Post-Translation Review

After translation, conduct comprehensive reviews focusing on Arabic-specific quality aspects. Verify overall text direction and layout, check all number and date formatting, confirm punctuation consistency, review technical term translations against the termbase, and test the translated documentation with native Arabic speakers when possible. Use both automated QA tools and human review for comprehensive quality assurance.

Conclusion: Mastering Complex Translation Challenges

English-Arabic technical translation demands exceptional linguistic skill combined with technical proficiency in CAT tools configured for RTL languages. The challenges are substantial—bidirectional text management, complex morphology, evolving technical terminology, and significant typography differences between scripts.

Modern CAT tools, when properly configured and used strategically, transform these challenges into manageable workflows. Translation memories maintain consistency across complex morphological variations. Termbases standardize technical vocabulary and transliteration approaches. Quality assurance features catch RTL-specific errors automatically. File conversion services like linigu.cloud ensure interoperability across different tools and stakeholder requirements.

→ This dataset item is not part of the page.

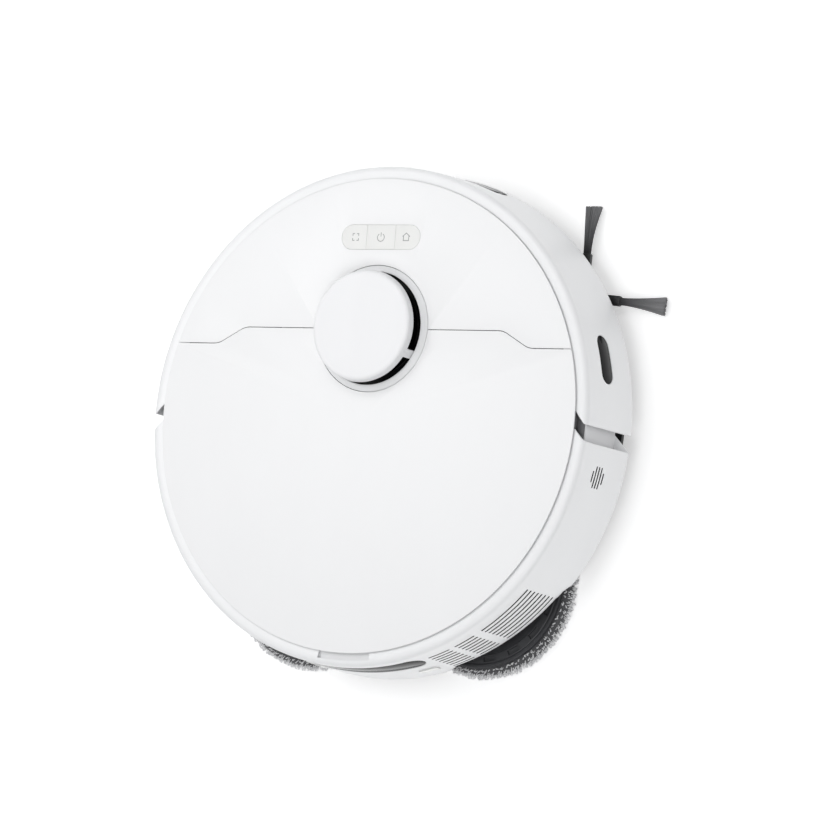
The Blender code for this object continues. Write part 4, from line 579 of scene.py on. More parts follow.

The key to excellence lies in combining deep Arabic linguistic knowledge with sophisticated tool usage. Invest in building high-quality, domain-specific translation memories and termbases. Develop comprehensive style guides that address Arabic's unique typography requirements. Configure your CAT tools to leverage Arabic's characteristics rather than fighting against them.

By mastering both the linguistic and technical aspects of English-Arabic translation, technical translators can deliver documentation that meets international quality standards while respecting the unique requirements of Arabic script, grammar, and typography. This combination of traditional translation expertise and modern technological capability is essential for success in today's global technical communication environment.